• _Written instruction_
Reproduce verbatim only the lines from the one containing "in imported if" through the last line below, both included.

• _Information shown_
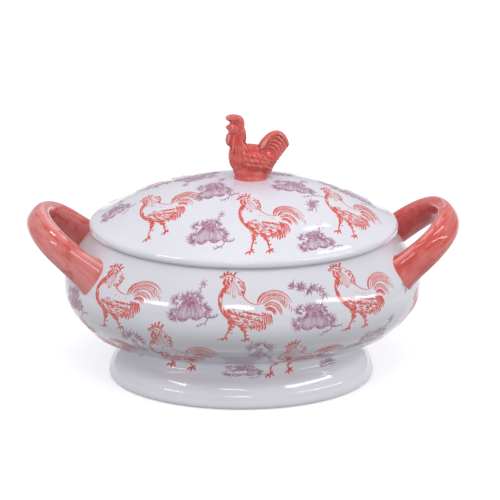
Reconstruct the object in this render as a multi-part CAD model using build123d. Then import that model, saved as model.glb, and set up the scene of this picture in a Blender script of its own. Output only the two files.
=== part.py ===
from build123d import *
import math
import os

# Oval pedestal soup tureen with a lift-off lid. Millimetres, +Z up.
# X runs from handle to handle, Z = 0 is the table, the rooster looks towards -X.

# --- heights -----------------------------------------------------------------
FOOT_TOP = 35.0        # joint plane between pedestal foot and bowl
RIM_Z = 133.0          # bowl rim, where the lid rests
FLANGE_DEPTH = 10.0    # how far the locating flange reaches into the bowl
OVAL = 0.76            # depth of the lid over its length

# --- bowl: (height, half length, half depth) ---------------------------------
BOWL_OUTER = [
    (35.0, 100.0, 66.4), (35.9, 112.0, 67.6), (38.0, 122.5, 70.8),
    (42.0, 128.0, 76.8), (47.0, 132.2, 84.2), (52.5, 137.0, 92.2),
    (58.0, 141.8, 99.6), (68.0, 148.2, 109.0), (80.0, 151.7, 114.5),
    (92.0, 151.2, 114.8), (104.0, 145.9, 111.2), (118.0, 137.4, 104.8),
    (126.0, 131.6, 100.6), (133.0, 127.6, 98.0),
]
BOWL_INNER = [
    (42.0, 98.0, 58.0), (43.2, 108.0, 62.5), (45.6, 117.0, 69.0),
    (49.6, 124.0, 76.5), (54.2, 129.2, 84.0), (59.2, 134.0, 91.2),
    (66.0, 139.0, 99.4), (80.0, 145.0, 107.6), (91.5, 144.4, 108.1),
    (102.5, 139.4, 104.7), (116.5, 130.9, 98.3), (126.0, 124.5, 94.0),
    (133.0, 121.0, 91.6),
]

# --- pedestal foot: (height, half length, half depth) ------------------------
FOOT_OUTER = [
    (0.0, 112.4, 80.6), (0.9, 113.6, 81.8), (2.8, 114.3, 82.6),
    (6.5, 114.0, 82.6), (11.5, 112.5, 81.4), (16.0, 110.1, 78.8),
    (20.0, 107.2, 75.4), (24.0, 104.0, 71.4), (28.0, 101.6, 68.4),
    (31.5, 100.3, 66.8), (35.0, 100.0, 66.4),
]
FOOT_WALL = 7.0

# --- lid profile: (radius along X, height), made oval afterwards -------------
LID_OUTER = [
    (130.9, 135.8), (130.2, 138.0), (128.2, 139.7), (124.0, 141.7),
    (118.0, 144.8), (110.0, 149.4), (98.0, 155.6), (84.0, 161.4),
    (66.0, 167.4), (50.0, 171.8), (36.0, 174.7), (22.0, 176.3), (0.0, 176.8),
]
LID_INNER = [
    (0.0, 171.2), (22.0, 170.7), (36.0, 169.1), (50.0, 166.1),
    (66.0, 161.8), (84.0, 155.7), (98.0, 149.6), (108.0, 143.6),
    (112.4, 139.4), (113.0, 137.0),
]
LID_SEAT_OUTER = 129.0
LID_SEAT_INNER = 113.0
FLANGE_OUTER = 119.0
FLANGE_INNER = 113.6

# --- strap handles -----------------------------------------------------------
HANDLE_ROOT = (129.3, 107.0)   # X and Z where the loop plane leaves the bowl
HANDLE_TILT = 39.5             # degrees above horizontal
HANDLE_LOOP = [                # (distance up the slope, half span)
    (-20.6, 47.8), (0.0, 45.1), (20.6, 41.9), (37.4, 36.1),
    (49.6, 24.8), (55.7, 11.0), (57.1, 0.0),
]
STRAP_WIDTH_ROOT = 31.0
STRAP_WIDTH_APEX = 21.5
STRAP_THICK_ROOT = 15.5
STRAP_THICK_APEX = 14.5

# --- rooster finial ----------------------------------------------------------
FINIAL_X = 5.0                 # centre of its base along X
FINIAL_BASE_Z = 174.0


def ellipse_loft(sections):
    """Solid through a stack of ellipses given as (z, half length, half depth)."""
    return loft([Pos(0, 0, z) * Ellipse(a, b) for z, a, b in sections])


def bowl_block():
    """The bowl's outer shape with no cavity, used to cut the handle ends."""
    return ellipse_loft(BOWL_OUTER)


def make_bowl():
    """Round-bellied bowl, about 6.5 mm thick, with a flat base and open mouth."""
    mouth = (RIM_Z + 3.0, BOWL_INNER[-1][1] - 0.8, BOWL_INNER[-1][2] - 0.6)
    cavity = ellipse_loft(BOWL_INNER + [mouth])
    bowl = bowl_block() - cavity
    rim = bowl.faces().sort_by(Axis.Z)[-1]
    return fillet(rim.edges(), 2.2)


def make_foot():
    """Hollow flared ring that the bowl stands on."""
    hollow = [(z, a - FOOT_WALL, b - FOOT_WALL) for z, a, b in FOOT_OUTER]
    low = (-3.0, hollow[0][1] - 1.0, hollow[0][2] - 1.0)
    high = (FOOT_TOP + 3.0, hollow[-1][1], hollow[-1][2])
    return ellipse_loft(FOOT_OUTER) - ellipse_loft([low] + hollow[1:] + [high])


def lid_profile(outer, inner):
    """Half section of the lid in the XZ plane."""
    edge = Spline(*[(r, z) for r, z in outer])
    under = Spline(*[(r, z) for r, z in inner])
    roll = Spline((LID_SEAT_OUTER, RIM_Z), outer[0])
    seat = Line((LID_SEAT_INNER, RIM_Z), (LID_SEAT_OUTER, RIM_Z))
    wall = Line(inner[-1], (LID_SEAT_INNER, RIM_Z))
    crown = Line(outer[-1], inner[0])
    return make_face(Plane.XZ * (edge + under + roll + seat + wall + crown))


def make_lid():
    """Oval domed lid with a rolled edge and a flat seat on the bowl rim."""
    turned = revolve(lid_profile(LID_OUTER, LID_INNER), Axis.Z)
    return scale(turned, by=(1, OVAL, 1))


def lid_block():
    """The lid with its dome filled, used to cut the finial's base to fit."""
    floor = [(r, RIM_Z + 1.0) for r in (0.0, 60.0, 100.0, 112.0)]
    turned = revolve(lid_profile(LID_OUTER, floor), Axis.Z)
    return scale(turned, by=(1, OVAL, 1))


def make_flange():
    """Upright oval collar under the lid that locates it inside the rim."""
    outer = Ellipse(FLANGE_OUTER, FLANGE_OUTER * OVAL)
    inner = Ellipse(FLANGE_INNER, FLANGE_INNER * OVAL)
    ring = extrude(outer - inner, FLANGE_DEPTH)
    lower = ring.edges().filter_by_position(Axis.Z, -0.01, 0.01)
    return Pos(0, 0, RIM_Z - FLANGE_DEPTH) * fillet(lower, 1.8)


def strap_section(thick, width):
    """Soft oval section: thick in the loop plane, wide across it."""
    return fillet(Rectangle(thick, width).vertices(), thick * 0.46)


def make_handle(side):
    """Strap loop rising outward from the bowl; side is +1 right, -1 left."""
    tilt = math.radians(HANDLE_TILT)
    loop_x = Vector(math.cos(tilt), 0, math.sin(tilt))
    loop_n = Vector(-math.sin(tilt), 0, math.cos(tilt))
    plane = Plane((HANDLE_ROOT[0], 0, HANDLE_ROOT[1]), x_dir=loop_x, z_dir=loop_n)
    front = [(u, -v) for u, v in HANDLE_LOOP]
    back = [(u, v) for u, v in reversed(HANDLE_LOOP[:-1])]
    path = plane * Spline(*(front + back))
    stations = []
    for t in (0.0, 0.12, 0.3, 0.5, 0.7, 0.88, 1.0):
        apex = 1 - abs(2 * t - 1)
        thick = STRAP_THICK_ROOT + (STRAP_THICK_APEX - STRAP_THICK_ROOT) * apex
        width = STRAP_WIDTH_ROOT + (STRAP_WIDTH_APEX - STRAP_WIDTH_ROOT) * apex
        frame = Plane(path @ t, x_dir=(path % t).cross(loop_n), z_dir=path % t)
        stations.append(frame * strap_section(thick, width))
    strap = sweep(stations, path=path, multisection=True)
    handle = strap - bowl_block()
    outer = handle.solids().sort_by(Axis.X)[-1]
    return outer if side > 0 else mirror(outer, Plane.YZ)


def blob(x, z, rx, ry, rz, lean=0.0):
    """Ellipsoid on the finial's centre plane, leaned about Y."""
    ball = scale(Sphere(1.0), by=(rx, ry, rz))
    return Pos(x, 0, z) * Rot(0, lean, 0) * ball


def plate(points, thick):
    """Flat spline outline in the XZ plane, extruded evenly about Y = 0."""
    outline = make_face(Plane.XZ * Spline(*points, periodic=True))
    return extrude(outline, thick / 2, both=True)


def make_finial():
    """Standing rooster in one casting, on a low mound."""
    x = FINIAL_X
    mound = blob(x, FINIAL_BASE_Z + 3.5, 15.5, 11.0, 9.5)
    legs = blob(x - 1.5, 186.0, 13.5, 8.2, 9.5)
    body = blob(x + 0.5, 195.0, 16.0, 9.8, 10.5, 10)
    breast = blob(x - 9.5, 197.0, 9.8, 8.8, 14.0, -4)
    neck = blob(x - 12.0, 211.0, 7.4, 6.4, 13.5, 8)
    head = blob(x - 14.2, 220.0, 6.2, 5.2, 6.8)
    beak = blob(x - 19.3, 220.8, 3.4, 2.0, 1.8, 8)
    comb = plate([(-15.2, 226.5), (-17.0, 229.4), (-15.0, 231.6), (-9.5, 232.8),
                  (-4.5, 230.8), (-2.8, 227.5), (-4, 223), (-11, 220)], 5.2)
    wattle = plate([(-14.6, 214.5), (-17.4, 210), (-16.4, 205.6), (-13, 204.6),
                    (-9, 208), (-9, 214)], 6.5)
    tail = plate([(6, 198), (12, 206), (17.5, 213.2), (24.5, 217.8), (31, 215.6),
                  (35.4, 209.5), (36.2, 205), (31, 199), (25.5, 191),
                  (21.5, 184), (14, 184)], 8.5)
    rooster = mound + legs + body + breast + neck + head
    return rooster + beak + comb + wattle + tail - lid_block()


def main():
    os.makedirs("parts", exist_ok=True)
    parts = {
        "bowl": make_bowl(),
        "pedestal_foot": make_foot(),
        "right_handle": make_handle(+1),
        "left_handle": make_handle(-1),
        "lid": make_lid(),
        "lid_flange": make_flange(),
        "rooster_finial": make_finial(),
    }
    for name, shape in parts.items():
        export_step(shape, "parts/" + name + ".step")


main()
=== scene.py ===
import bpy
import bmesh
import math
import random
import numpy as np
from mathutils import Matrix, Vector


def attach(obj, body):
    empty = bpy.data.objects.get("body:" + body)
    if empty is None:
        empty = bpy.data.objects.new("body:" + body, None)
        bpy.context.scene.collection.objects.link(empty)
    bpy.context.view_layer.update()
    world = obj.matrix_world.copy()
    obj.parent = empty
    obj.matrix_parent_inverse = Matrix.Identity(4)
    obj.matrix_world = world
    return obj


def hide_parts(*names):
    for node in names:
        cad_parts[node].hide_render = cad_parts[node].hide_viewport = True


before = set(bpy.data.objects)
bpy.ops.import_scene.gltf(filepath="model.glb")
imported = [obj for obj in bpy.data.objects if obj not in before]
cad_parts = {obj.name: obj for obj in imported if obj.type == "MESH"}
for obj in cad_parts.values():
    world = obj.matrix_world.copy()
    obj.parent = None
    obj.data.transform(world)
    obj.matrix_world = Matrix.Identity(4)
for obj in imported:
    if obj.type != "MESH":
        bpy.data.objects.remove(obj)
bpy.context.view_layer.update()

# Soup tureen: glazed bowl, foot and lid as smooth oval shells, brushed coral
# handles, a cast rooster finial and line prints laid on the glaze as thin ink.
# Profiles are in millimetres: (height, half length, half depth) for the bowl and
# the foot, (radius along X, height) for the lid and its flange.
MM = 0.001
OVAL = 0.76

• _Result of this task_
cad_parts = {obj.name: obj for obj in imported if obj.type == "MESH"}
for obj in cad_parts.values():
    world = obj.matrix_world.copy()
    obj.parent = None
    obj.data.transform(world)
    obj.matrix_world = Matrix.Identity(4)
for obj in imported:
    if obj.type != "MESH":
        bpy.data.objects.remove(obj)
bpy.context.view_layer.update()

# Soup tureen: glazed bowl, foot and lid as smooth oval shells, brushed coral
# handles, a cast rooster finial and line prints laid on the glaze as thin ink.
# Profiles are in millimetres: (height, half length, half depth) for the bowl and
# the foot, (radius along X, height) for the lid and its flange.
MM = 0.001
OVAL = 0.76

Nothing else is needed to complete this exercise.